Margaret Amsler
2021

Margaret Amsler

Marine Biologist

Penguin Antics and Krill Chronicles

meet margaret

Margaret “Maggie” O’Leary Amsler is a marine biologist. Her research initially focused on the Antarctic krill. More recently, she concentrates on subtidal benthic ecology, invasive crabs, and the consequences of ocean acidification. Maggie has spent over 8 years (30 expeditions) in Antarctica aboard research vessels or at research stations. She has made over 500 polar scuba dives and 33 submersible hours logged down to 1000m in polar waters.

Penguin Antics and Krill Chronicles
Nominated by: James Bruce McClintock FN'16
Class of 2021 Location Alabama, USA
Author: Japan Broadcasting Corporation (NHK)

I have a deep commitment to sharing scientific discoveries with the general public as well as the professional community. To me, science is an art form, a way of thinking and doing. I use Antarctica as my medium, a canvas to invite and engage understanding of the process of science. I weave science stories through every image of penguin antics, diving under a six-foot ice ceiling or peering out of a submersible surrounded by krill that is so dense that there appears to be no water. I find no shortage of teachable moments with this cool subject. As a result, difficult scientific topics are often more approachable, like climate change.

My studies elucidated how the Antarctic krill maintains its extraordinarily abundant population in spite of heavy predation. Using high-resolution imaging, I have helped document the distribution, abundance, and life history of a potentially invasive deep-sea king crab. My current research is on the impact of ocean acidification, predicted in the near future.

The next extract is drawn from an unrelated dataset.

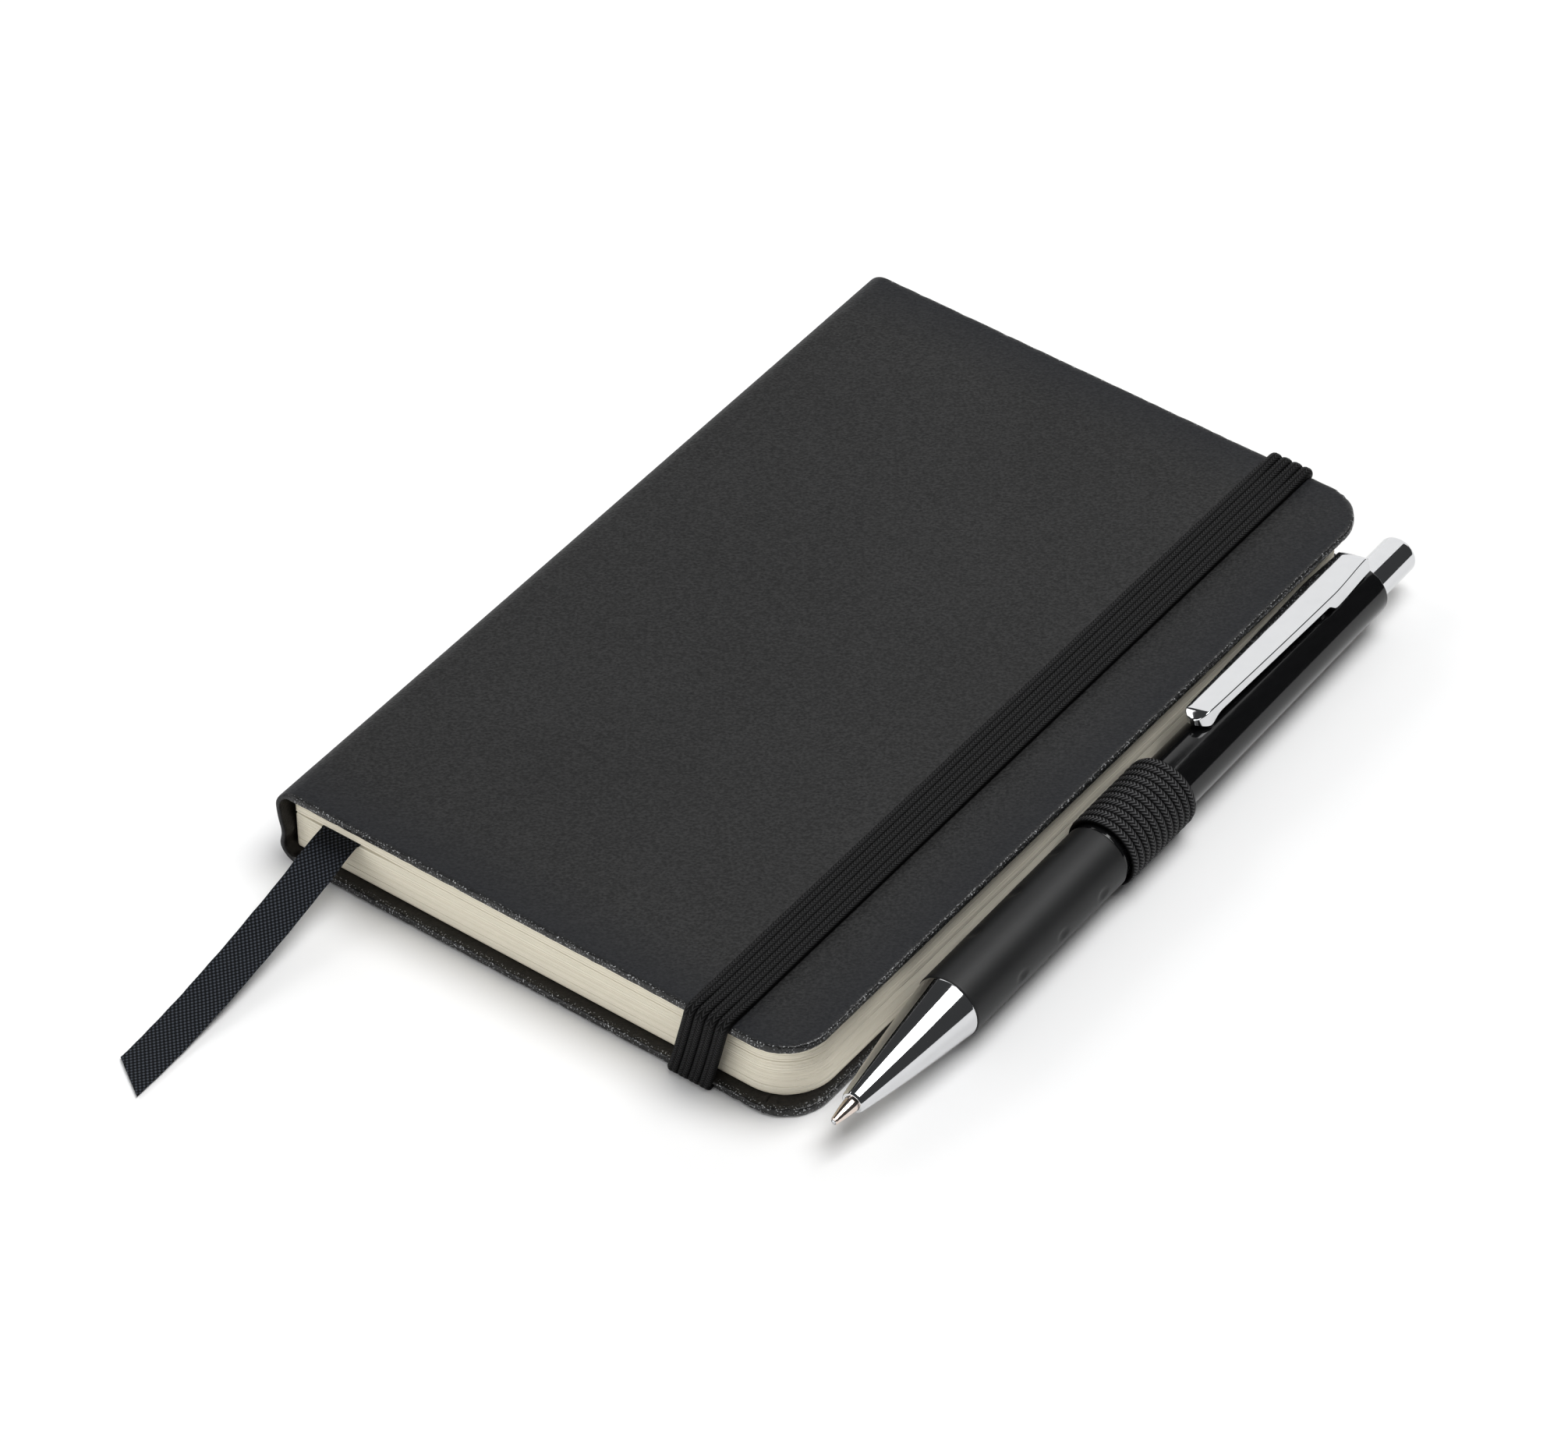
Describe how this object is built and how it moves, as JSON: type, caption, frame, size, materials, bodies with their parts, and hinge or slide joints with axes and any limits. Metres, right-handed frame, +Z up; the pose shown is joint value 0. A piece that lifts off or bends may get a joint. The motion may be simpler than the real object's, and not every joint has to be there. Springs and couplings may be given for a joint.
{
  "type": "pocket notebook",
  "caption": "Hardcover pocket notebook with rounded corners, elastic closure, ribbon marker and a click ballpoint pen held in an elastic loop on the back cover.",
  "frame": {"origin": "centre of the underside of the back cover, on the table", "axes": "+X from the spine to the fore-edge, +Y from tail to head, +Z up out of the front cover"},
  "size_m": [0.1021, 0.1871, 0.0145],
  "materials": {
    "leatherette": "fine grained matt leatherette",
    "board": "grey board",
    "endpaper": "smooth cream paper",
    "page_paper": "cream paper, cut edges",
    "lining": "glued gauze",
    "ribbon": "twill weave with a soft sheen",
    "elastic": "ribbed woven elastic",
    "gloss_black": "polished black plastic",
    "grip_rubber": "matt rubber with shallow dimples",
    "chrome": "mirror chrome plating",
    "nickel": "nickel silver with a warm cast",
    "spring_steel": "drawn wire",
    "cam_plastic": "moulded",
    "refill_plastic": "moulded"
  },
  "bodies": {
    "back_cover": {"back_cover_skin": "leatherette", "back_board": "board", "back_pastedown": "endpaper", "back_flyleaf": "endpaper", "rear_spine_lining": "lining", "page_section_1": "page_paper", "page_section_2": "page_paper", "page_section_3": "page_paper", "page_section_4": "page_paper", "page_section_5": "page_paper", "ribbon_inner": "ribbon", "ribbon_tail": "ribbon", "elastic_ends": "elastic", "pen_loop": "elastic"},
    "spine": {"spine_skin": "leatherette", "spine_card": "board"},
    "front_cover": {"front_cover_skin": "leatherette", "front_board": "board", "front_pastedown": "endpaper"},
    "front_pages": {"front_flyleaf": "endpaper", "front_spine_lining": "lining", "page_section_6": "page_paper", "page_section_7": "page_paper", "page_section_8": "page_paper"},
    "band": {"elastic_band": "elastic"},
    "pen": {"pen_barrel": "gloss_black", "pen_joint_ring": "gloss_black", "pen_grip": "grip_rubber", "pen_nose_cone": "chrome", "pen_cam_sleeve": "cam_plastic", "pen_spring": "spring_steel"},
    "clip": {"pen_clip": "chrome"},
    "plunger": {"pen_plunger": "chrome"},
    "refill": {"refill_tube": "refill_plastic", "refill_tip": "nickel", "refill_ball": "nickel"},
    "cam_rotor": {"pen_cam_rotor": "cam_plastic"}
  },
  "joints": [
    {"name": "cover_hinge", "type": "hinge", "parent": "spine", "child": "front_cover", "pos_m": [-0.0449, 0, 0.0125], "axis": [0, -1, 0], "range_deg": [0, 90]},
    {"name": "spine_hinge", "type": "hinge", "parent": "back_cover", "child": "spine", "pos_m": [-0.0449, 0, 0.001], "axis": [0, -1, 0], "range_deg": [0, 90]},
    {"name": "pages_turn", "type": "hinge", "parent": "back_cover", "child": "front_pages", "pos_m": [-0.0443, 0, 0.00675], "axis": [0, -1, 0], "range_deg": [0, 180]},
    {"name": "band_release", "type": "hinge", "parent": "back_cover", "child": "band", "pos_m": [0.0271, 0, 0.00075], "axis": [0, 1, 0], "range_deg": [0, 180], "deforming": ["elastic_band"]},
    {"name": "pen_slide", "type": "slide", "parent": "back_cover", "child": "pen", "axis": [-0.014, 0.9999, 0], "range_m": [0, 0.15]},
    {"name": "clip_flex", "type": "hinge", "parent": "pen", "child": "clip", "pos_m": [0.04844, 0.06038, 0.0103], "axis": [-0.9781, -0.0137, -0.2079], "range_deg": [0, 4.5], "stiffness_Nm_per_rad": 1},
    {"name": "plunger_press", "type": "slide", "parent": "pen", "child": "plunger", "axis": [-0.014, 0.9999, 0], "range_m": [-0.0015, 0.004], "stiffness_N_per_m": 250, "deforming": ["pen_spring"]},
    {"name": "refill_slide", "type": "slide", "parent": "pen", "child": "refill", "axis": [-0.014, 0.9999, 0], "range_m": [-0.0015, 0.004]},
    {"name": "cam_turn", "type": "hinge", "parent": "refill", "child": "cam_rotor", "pos_m": [0.04964, 0.04, 0.006], "axis": [-0.014, 0.9999, 0], "range_deg": [-13, 33]}
  ],
  "couplings": [
    {"joint": "spine_hinge", "follows": "cover_hinge", "ratio": 1},
    {"joint": "pages_turn", "follows": "cover_hinge", "ratio": 2},
    {"joint": "band_release", "follows": "cover_hinge", "ratio": 2},
    {"joint": "refill_slide", "follows": "plunger_press", "ratio": 1},
    {"joint": "cam_turn", "follows": "plunger_press", "rad_per_m": 140}
  ]
}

“I use Antarctica as my medium, a canvas to invite and engage understanding of the process of science.”

- Margaret Amsler

Five decades ago, my academic mentor struggled to have her ability and science recognized because of her gender. Ultimately, she broke into the male-dominated environs of Antarctica, shattering the ‘ice ceiling.’ Among other firsts, she was the first female American chief scientist to overwinter in Antarctica. Years later, females in Antarctic science, and science in general, continued to be met with adversity, having their fundamental credibility questioned. My mentor inspired me to persevere and chip away those boundaries. Happily, today women scientists are more likely to be celebrated.